**Prompt:** Restate the opening lines of the material below word for word, stopping after the line that contains "chain_t = 1.25; // [1.15:0.05:1.4]".

**Given data:**
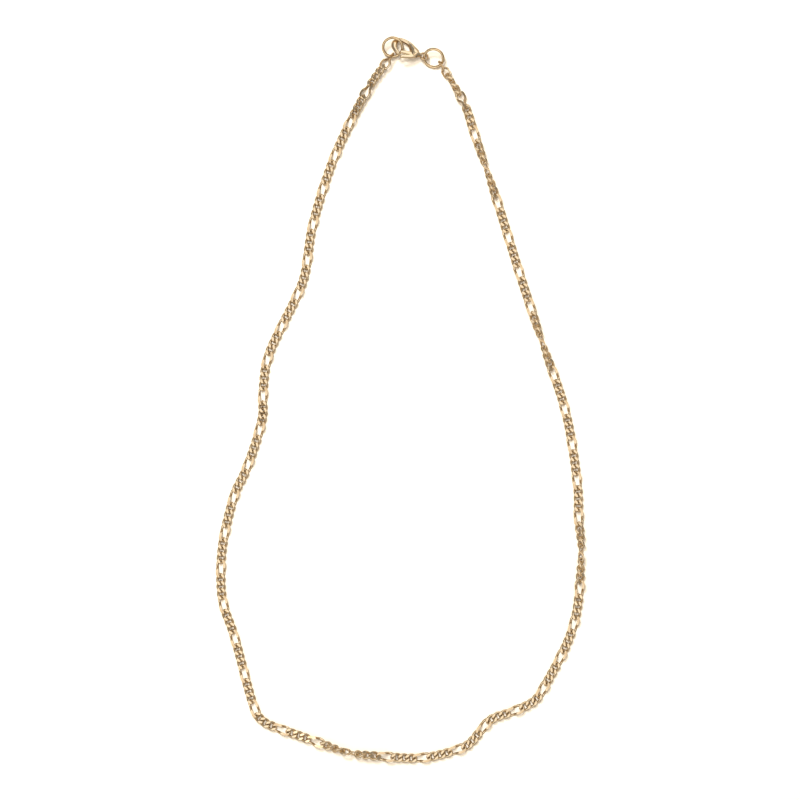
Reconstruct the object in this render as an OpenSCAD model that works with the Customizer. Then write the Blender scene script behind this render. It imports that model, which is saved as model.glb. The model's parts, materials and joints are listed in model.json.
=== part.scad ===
/* [Neck loop] */
// Width of the loop as it lies
loop_w = 94; // [88:1:102]
// Length of the loop as it lies, from the clasp to the front
loop_h = 186; // [174:1:200]

/* [Chain] */
// Outer length of a short link
short_len = 3.24; // [3.1:0.02:3.7]
// Outer width of a short link
short_w = 2.35; // [2.3:0.05:2.6]
// Outer length of a long link
long_len = 5.18; // [4.8:0.02:6.4]
// Outer width of a long link
long_w = 2.4; // [2.35:0.05:2.7]
// Thickness of the links' wire
wire_d = 0.58; // [0.48:0.01:0.6]
// Play in each joint between two links
link_gap = 0.22; // [0.18:0.01:0.3]
// Short links between one long link and the next
shorts = 3; // [1:1:5]
// Turn of a short link's ends out of its middle plane, in degrees
short_turn = 54; // [50:1:58]
// Turn of a long link's ends out of its middle plane, in degrees
long_turn = 36; // [34:1:38]
// Thickness of the chain over the filed faces of its links
chain_t = 1.25; // [1.15:0.05:1.4]

/* [Jump rings] */
// Outer diameter of a jump ring
ring_od = 5.6; // [5.2:0.1:6.2]
// Thickness of a jump ring's wire
ring_wire = 0.6; // [0.5:0.05:0.65]
// Lean of the left ring against the table, in degrees
left_lean = 20; // [18:1:24]
// Rise of the left ring towards the claw's nose, in degrees
left_rise = 8; // [6:0.5:10]
// Lean of the right ring against the table, in degrees
right_lean = 30; // [26:1:34]

/* [Clasp] */
// Length from the nose of the claw to the middle of the tail eye
clasp_len = 9.1; // [8.8:0.1:10]
// Width that the claw's outline is drawn for, back to thumb tab
claw_w = 6.2; // [6:0.1:6.8]
// Width of the claw's curved arm
arm_w = 1.2; // [1.1:0.05:1.3]
// Thickness of the claw at its cheeks
cheek_t = 2; // [1.8:0.1:2.2]
// Thickness of the hook and nose
hook_t = 1; // [0.9:0.05:1.1]
// Thickness of the lever
lever_t = 0.7; // [0.6:0.05:0.8]
// Outer diameter of the tail eye
eye_od = 2.5; // [2.4:0.1:2.8]
// Thickness of the tail eye's wire
eye_wire = 0.55; // [0.5:0.05:0.6]
// Diameter of the lever's pin
pin_d = 0.6; // [0.5:0.05:0.7]
// How far the lever opens inwards, in degrees
lever_swing = 8; // [6:1:10]
// Lean of the claw against the table, in degrees
claw_lean = 30; // [28:1:34]

/* [Hidden] */

// Where the tail eye stands, as shares of half the loop's width and length from its middle, and which
// way the clasp's axis points from nose to tail
EYE = [0.134, 0.958];
clasp_heading = -17;
// Shift of these shares that puts the middle of the whole necklace over the origin
loop_shift = [-0.00225, 0.00062];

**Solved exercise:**
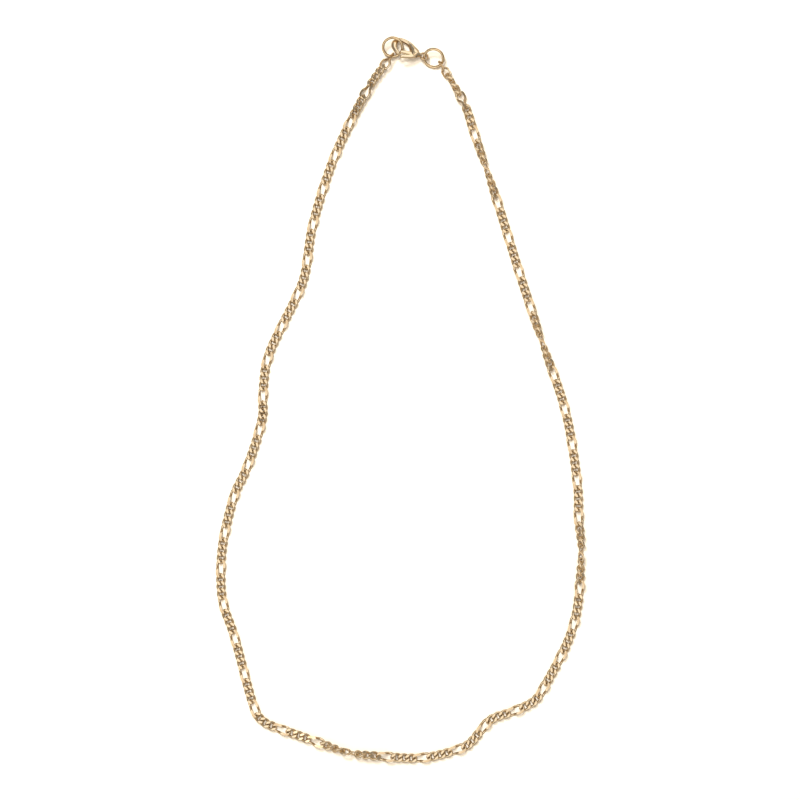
Reconstruct the object in this render as an OpenSCAD model that works with the Customizer. Then write the Blender scene script behind this render. It imports that model, which is saved as model.glb. The model's parts, materials and joints are listed in model.json.
=== part.scad ===
/* [Neck loop] */
// Width of the loop as it lies
loop_w = 94; // [88:1:102]
// Length of the loop as it lies, from the clasp to the front
loop_h = 186; // [174:1:200]

/* [Chain] */
// Outer length of a short link
short_len = 3.24; // [3.1:0.02:3.7]
// Outer width of a short link
short_w = 2.35; // [2.3:0.05:2.6]
// Outer length of a long link
long_len = 5.18; // [4.8:0.02:6.4]
// Outer width of a long link
long_w = 2.4; // [2.35:0.05:2.7]
// Thickness of the links' wire
wire_d = 0.58; // [0.48:0.01:0.6]
// Play in each joint between two links
link_gap = 0.22; // [0.18:0.01:0.3]
// Short links between one long link and the next
shorts = 3; // [1:1:5]
// Turn of a short link's ends out of its middle plane, in degrees
short_turn = 54; // [50:1:58]
// Turn of a long link's ends out of its middle plane, in degrees
long_turn = 36; // [34:1:38]
// Thickness of the chain over the filed faces of its links
chain_t = 1.25; // [1.15:0.05:1.4]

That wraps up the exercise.